— start —

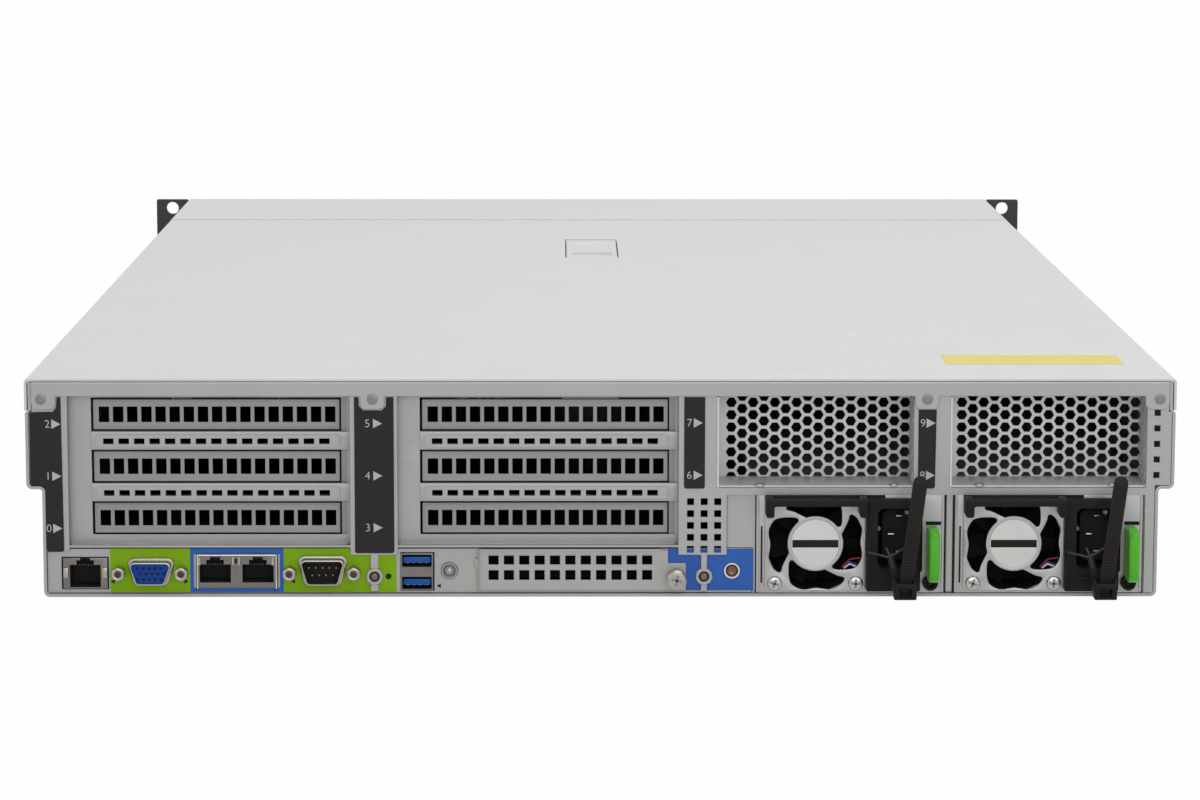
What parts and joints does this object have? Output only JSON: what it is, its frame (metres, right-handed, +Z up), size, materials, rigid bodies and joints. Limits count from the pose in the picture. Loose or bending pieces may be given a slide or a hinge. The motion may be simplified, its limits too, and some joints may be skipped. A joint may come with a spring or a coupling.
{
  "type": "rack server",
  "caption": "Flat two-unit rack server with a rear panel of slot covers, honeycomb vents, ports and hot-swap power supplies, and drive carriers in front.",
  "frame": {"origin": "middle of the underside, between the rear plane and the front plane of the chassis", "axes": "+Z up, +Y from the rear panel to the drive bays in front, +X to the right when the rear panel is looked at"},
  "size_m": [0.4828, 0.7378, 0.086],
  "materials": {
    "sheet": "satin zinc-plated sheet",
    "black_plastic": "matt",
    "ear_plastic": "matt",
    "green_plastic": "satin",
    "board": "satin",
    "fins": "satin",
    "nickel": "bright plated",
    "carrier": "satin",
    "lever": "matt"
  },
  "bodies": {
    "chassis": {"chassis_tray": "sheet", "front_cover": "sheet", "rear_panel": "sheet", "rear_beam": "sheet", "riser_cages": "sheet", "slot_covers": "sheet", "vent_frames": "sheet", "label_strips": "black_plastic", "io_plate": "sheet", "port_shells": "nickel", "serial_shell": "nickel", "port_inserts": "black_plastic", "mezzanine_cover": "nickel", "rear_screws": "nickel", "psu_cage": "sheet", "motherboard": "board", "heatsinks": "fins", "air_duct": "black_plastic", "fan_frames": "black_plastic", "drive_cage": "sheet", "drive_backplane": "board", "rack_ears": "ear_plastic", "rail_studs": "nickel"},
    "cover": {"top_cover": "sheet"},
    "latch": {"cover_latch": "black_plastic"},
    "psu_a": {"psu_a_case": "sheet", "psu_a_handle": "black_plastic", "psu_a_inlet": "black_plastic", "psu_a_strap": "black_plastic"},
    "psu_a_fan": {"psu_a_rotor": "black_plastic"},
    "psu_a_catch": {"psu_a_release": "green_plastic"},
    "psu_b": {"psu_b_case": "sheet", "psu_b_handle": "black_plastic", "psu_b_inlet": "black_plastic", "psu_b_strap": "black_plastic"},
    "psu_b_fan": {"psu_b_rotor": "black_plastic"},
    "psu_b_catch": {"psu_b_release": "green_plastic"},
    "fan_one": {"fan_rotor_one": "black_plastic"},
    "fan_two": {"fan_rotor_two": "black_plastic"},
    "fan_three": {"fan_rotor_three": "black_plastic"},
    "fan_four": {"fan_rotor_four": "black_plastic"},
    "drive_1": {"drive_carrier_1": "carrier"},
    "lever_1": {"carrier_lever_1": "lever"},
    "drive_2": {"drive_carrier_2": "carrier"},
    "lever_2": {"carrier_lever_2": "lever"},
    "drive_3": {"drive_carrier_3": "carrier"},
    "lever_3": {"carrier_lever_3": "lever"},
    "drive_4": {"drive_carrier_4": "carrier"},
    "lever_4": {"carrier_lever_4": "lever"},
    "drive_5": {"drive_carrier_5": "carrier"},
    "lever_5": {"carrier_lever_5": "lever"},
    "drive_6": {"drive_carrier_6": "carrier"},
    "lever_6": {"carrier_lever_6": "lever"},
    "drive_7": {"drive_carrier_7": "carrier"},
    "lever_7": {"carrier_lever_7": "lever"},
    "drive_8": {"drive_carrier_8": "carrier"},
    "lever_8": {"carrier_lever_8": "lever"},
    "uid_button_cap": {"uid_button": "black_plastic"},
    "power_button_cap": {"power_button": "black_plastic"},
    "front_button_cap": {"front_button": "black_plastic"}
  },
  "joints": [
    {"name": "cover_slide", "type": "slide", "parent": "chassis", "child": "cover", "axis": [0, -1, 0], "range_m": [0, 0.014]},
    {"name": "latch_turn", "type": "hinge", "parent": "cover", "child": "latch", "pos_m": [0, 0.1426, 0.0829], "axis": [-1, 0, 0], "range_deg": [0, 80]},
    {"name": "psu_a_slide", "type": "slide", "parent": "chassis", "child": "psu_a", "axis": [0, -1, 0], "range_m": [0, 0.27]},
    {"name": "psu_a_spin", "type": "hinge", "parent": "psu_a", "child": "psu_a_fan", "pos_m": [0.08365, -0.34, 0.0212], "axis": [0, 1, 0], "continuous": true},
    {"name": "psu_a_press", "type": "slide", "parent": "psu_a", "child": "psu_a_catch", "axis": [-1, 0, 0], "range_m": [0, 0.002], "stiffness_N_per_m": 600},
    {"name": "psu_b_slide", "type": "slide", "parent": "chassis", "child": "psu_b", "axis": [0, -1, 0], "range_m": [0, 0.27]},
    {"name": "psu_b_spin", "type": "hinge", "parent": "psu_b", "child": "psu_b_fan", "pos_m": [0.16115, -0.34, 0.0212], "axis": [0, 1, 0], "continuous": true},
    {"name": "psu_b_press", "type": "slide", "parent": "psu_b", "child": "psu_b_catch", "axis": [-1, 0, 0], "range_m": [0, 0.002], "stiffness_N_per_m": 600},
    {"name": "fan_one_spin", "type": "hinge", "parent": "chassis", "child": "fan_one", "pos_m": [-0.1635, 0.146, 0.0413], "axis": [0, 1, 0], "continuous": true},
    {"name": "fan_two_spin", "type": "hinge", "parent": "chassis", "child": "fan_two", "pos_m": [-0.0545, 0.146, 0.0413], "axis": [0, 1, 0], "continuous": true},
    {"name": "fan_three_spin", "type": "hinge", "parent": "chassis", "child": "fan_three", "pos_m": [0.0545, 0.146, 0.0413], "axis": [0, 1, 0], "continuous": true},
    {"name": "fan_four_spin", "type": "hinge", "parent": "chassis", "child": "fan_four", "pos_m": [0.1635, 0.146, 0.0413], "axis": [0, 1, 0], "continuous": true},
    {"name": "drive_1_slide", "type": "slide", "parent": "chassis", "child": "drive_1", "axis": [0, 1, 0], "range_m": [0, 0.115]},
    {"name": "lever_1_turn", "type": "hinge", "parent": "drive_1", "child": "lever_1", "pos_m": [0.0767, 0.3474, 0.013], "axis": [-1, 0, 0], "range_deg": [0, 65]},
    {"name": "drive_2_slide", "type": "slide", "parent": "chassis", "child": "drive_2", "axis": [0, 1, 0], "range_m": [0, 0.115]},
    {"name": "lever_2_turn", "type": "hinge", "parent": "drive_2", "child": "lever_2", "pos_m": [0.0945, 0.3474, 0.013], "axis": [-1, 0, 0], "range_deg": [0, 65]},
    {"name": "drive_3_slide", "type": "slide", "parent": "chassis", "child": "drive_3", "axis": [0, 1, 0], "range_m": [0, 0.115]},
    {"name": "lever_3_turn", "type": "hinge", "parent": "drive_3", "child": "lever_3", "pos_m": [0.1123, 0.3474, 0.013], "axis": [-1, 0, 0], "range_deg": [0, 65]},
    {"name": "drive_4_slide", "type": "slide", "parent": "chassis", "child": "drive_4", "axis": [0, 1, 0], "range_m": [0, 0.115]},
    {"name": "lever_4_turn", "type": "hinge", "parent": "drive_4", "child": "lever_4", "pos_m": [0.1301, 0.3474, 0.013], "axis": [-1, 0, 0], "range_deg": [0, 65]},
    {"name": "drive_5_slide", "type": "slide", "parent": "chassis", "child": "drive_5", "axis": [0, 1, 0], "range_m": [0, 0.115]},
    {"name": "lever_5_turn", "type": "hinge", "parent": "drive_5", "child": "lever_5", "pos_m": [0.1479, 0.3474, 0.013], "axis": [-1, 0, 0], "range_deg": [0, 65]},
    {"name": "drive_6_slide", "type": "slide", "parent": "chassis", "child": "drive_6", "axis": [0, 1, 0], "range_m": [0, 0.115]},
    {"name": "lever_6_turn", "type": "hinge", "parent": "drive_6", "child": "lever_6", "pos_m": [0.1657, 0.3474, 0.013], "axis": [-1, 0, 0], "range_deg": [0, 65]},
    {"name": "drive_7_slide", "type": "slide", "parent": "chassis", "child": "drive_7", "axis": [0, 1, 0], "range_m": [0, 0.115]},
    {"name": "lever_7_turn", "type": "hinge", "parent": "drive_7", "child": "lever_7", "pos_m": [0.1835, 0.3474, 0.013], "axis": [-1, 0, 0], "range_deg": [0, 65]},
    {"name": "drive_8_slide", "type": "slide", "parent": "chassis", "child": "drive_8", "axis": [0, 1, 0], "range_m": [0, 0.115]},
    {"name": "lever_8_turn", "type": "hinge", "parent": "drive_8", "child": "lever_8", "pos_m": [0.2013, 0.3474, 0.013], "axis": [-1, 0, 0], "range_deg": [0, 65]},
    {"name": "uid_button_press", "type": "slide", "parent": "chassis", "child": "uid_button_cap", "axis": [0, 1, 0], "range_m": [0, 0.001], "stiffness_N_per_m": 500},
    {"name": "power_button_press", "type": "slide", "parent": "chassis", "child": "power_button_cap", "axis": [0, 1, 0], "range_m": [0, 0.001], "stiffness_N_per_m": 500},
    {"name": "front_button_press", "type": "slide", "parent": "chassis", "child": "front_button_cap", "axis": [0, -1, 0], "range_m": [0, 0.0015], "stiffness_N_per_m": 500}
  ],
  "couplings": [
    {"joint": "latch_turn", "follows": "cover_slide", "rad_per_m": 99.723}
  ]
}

— end —

* [Given exercise]:
Report all lines of the data above that include the string "joints".

* [Result]:
What parts and joints does this object have? Output only JSON: what it is, its frame (metres, right-handed, +Z up), size, materials, rigid bodies and joints. Limits count from the pose in the picture. Loose or bending pieces may be given a slide or a hinge. The motion may be simplified, its limits too, and some joints may be skipped. A joint may come with a spring or a coupling.
  "joints": [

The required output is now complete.